Because OpenMP 3.0 is not popular yet, I will use Cilk Plus, which is great to express this kind of nested and recursive parallelisms. In Cilk Plus, the parallelization is extremely easy:
void qsort(int* begin, int* end)
{
if (begin != end) {
--end;
int* middle = std::partition(begin, end,
std::bind2nd(std::less<int>(), *end));
std::swap(*end, *middle);
cilk_spawn qsort(begin, middle);
qsort(++middle, ++end);
// cilk_sync; Only necessay at the final stage.
}
}
I copied this code from Cilk Plus' example code. You will see a single keyword cilk_spawn is everything to parallelize quicksort. I'm skipping the explanations of Cilk Plus and spawn keyword. However, it's easy to understand: the two recursive calls are declared as logically concurrent tasks. Whenever the recursion takes place, the logical tasks are created. But, the Cilk Plus runtime (which implements an efficient work-stealing scheduler) will handle all kinds of dirty job. It optimally queues the parallel tasks and maps to the work threads.
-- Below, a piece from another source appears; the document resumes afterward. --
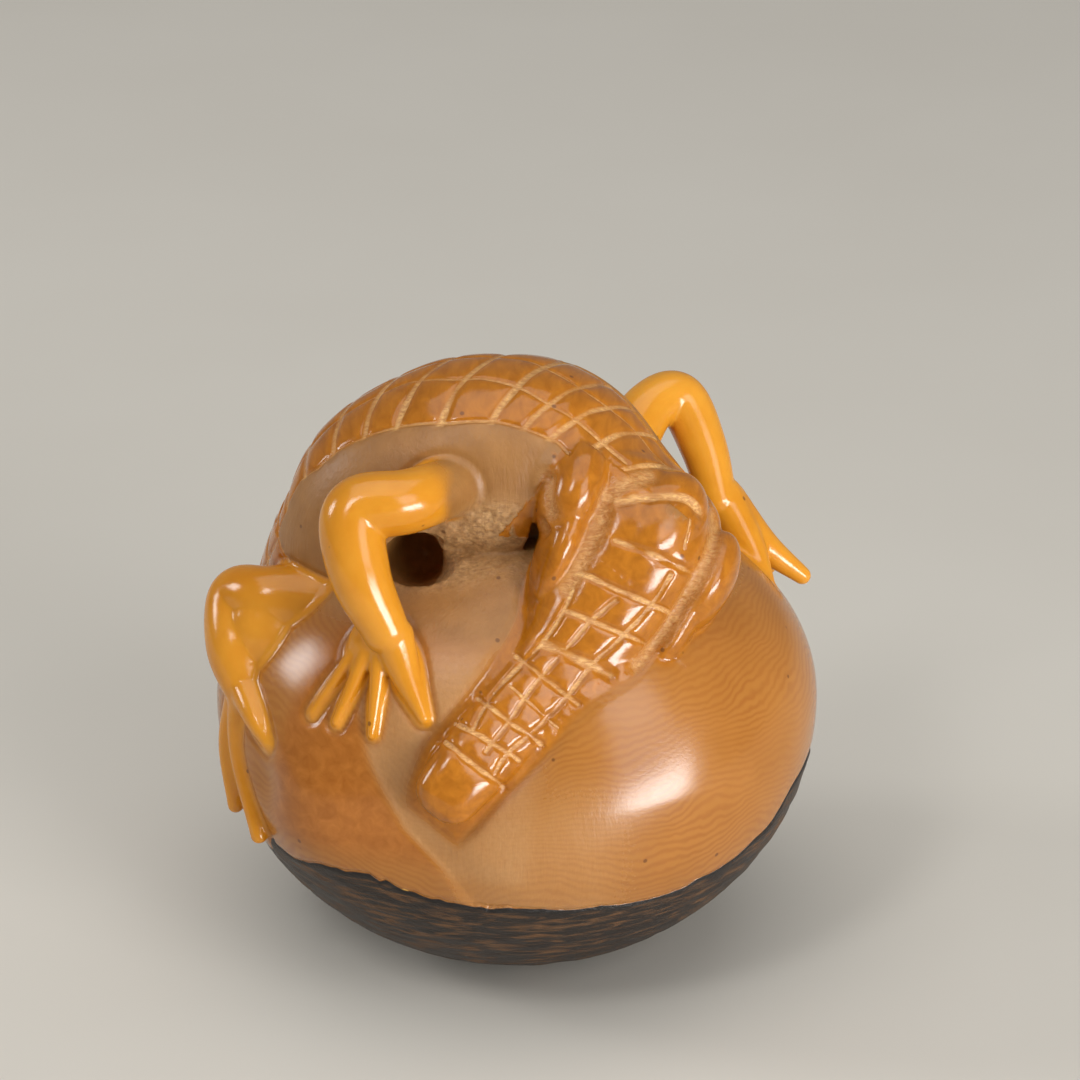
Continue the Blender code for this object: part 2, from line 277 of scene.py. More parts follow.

Note that OpenMP 3.0's task is essentially similar to the Cilk Plus's approach. My experimentation shows that pretty nice speedups were feasible. I got a 3~4x speedup on a 8-core machine. And, the speedup was scale. Cilk Plus' absolute speedups are greater than those of OpenMP 3.0's.
The approach of Cilk Plus (and OpenMP 3.0) and your approach are essentially the same: the separation of parallel task and workload assignment. However, it's very difficult to implement efficiently. For example, you must reduce the contention and use lock-free data structures.